M. Osman, B. F. Zaitchik, & N. S. Winstead

Geophysical Research Letters

Published date June 18, 2022

Cascading Drought-Heat Dynamics During the 2021 Southwest United States Heatwave

Study key findings & significance

  • Intense heat in the southwestern United States broke records during June 2021 partly because it hit in tandem with an unusually severe drought
  • The study measure for the first time how the two extreme weather events dangerously interacted in real time.

Author quotes

"With more extremes happening, the possibility of an extreme drought plus a heat wave and even a fire, together, the odds are just better that it's going to happen. Understanding how a compound event can lead to a cascade where you end up in a record-shattering situation that can be really damaging for people and ecosystems is something that many climate scientists are trying to understand."

"We're not just going to see records fall, we're going to see records get blown out of the water."
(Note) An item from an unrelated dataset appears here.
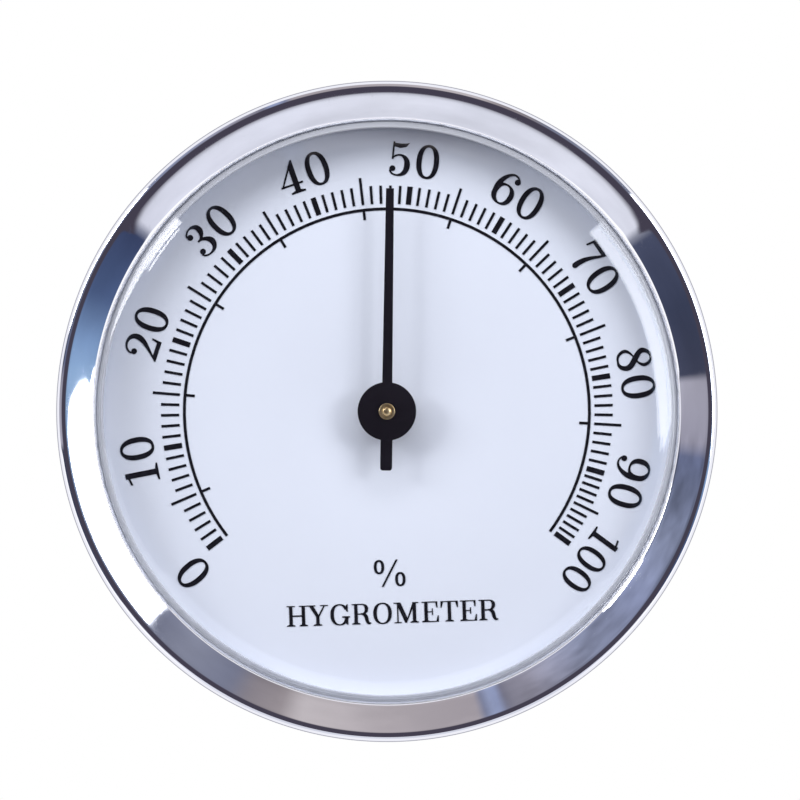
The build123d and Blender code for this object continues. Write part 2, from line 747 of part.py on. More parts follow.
def coil_layer(inner, outer):
    """One layer of the wound strip, between two distances from the strip's inner face.

    Upper half turns are centred on the shaft and lower ones half a pitch to the right, and
    each is half a pitch larger than the one before, so that they join smoothly.
    """
    reach = COIL_INNER_RADIUS + COIL_HALF_TURNS * COIL_PITCH
    layer = Sketch()
    for turn in range(COIL_HALF_TURNS):
        radius = COIL_INNER_RADIUS + turn * COIL_PITCH / 2
        lower = turn % 2
        half = bar(-reach, reach, -reach if lower else 0, 0 if lower else reach)
        hoop = (Circle(radius + outer) - Circle(radius + inner)) & half
        layer += Pos(lower * COIL_PITCH / 2, 0) * hoop
    layer += bar(COIL_END + inner, COIL_END + outer, 0, TONGUE_LENGTH)
    return raised(layer, COIL_BACK, COIL_FRONT)


COIL_END = COIL_PITCH / 2 + COIL_INNER_RADIUS + (COIL_HALF_TURNS - 1) * COIL_PITCH / 2
COIL_THICKNESS = STRIP_THICKNESS + FILM_THICKNESS
STUD_PLACE = Pos(COIL_END + COIL_THICKNESS / 2, STUD_RISE)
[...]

Benjamin Zaitchik, co-author and professor at John Hopkins


Abstract

In June of 2021 the Southwest United States experienced a record-breaking heatwave. This heatwave came at a time when the region was in severe drought. As drought alters the surface energy budget in ways that affect lower atmosphere temperature and circulations, it is possible that the combined drought-heat event was a cascading climate hazard, in which preexisting drought exacerbated the heatwave. We apply satellite observation and numerical experiments with the Weather Research and Forecasting (WRF) model to test for land-atmosphere feedbacks during the heatwave consistent with drought influence. We find a modest positive drought-heat effect, as WRF simulations that include the drought have marginally higher air temperatures than those that exclude the initial drought conditions, with more substantial effects in wetter, forested areas. Evidence of drought-heat-drought-coupled feedbacks was similarly modest in our simulations, as accounting for drought preconditioning led to a small reduction in simulated precipitation in the region.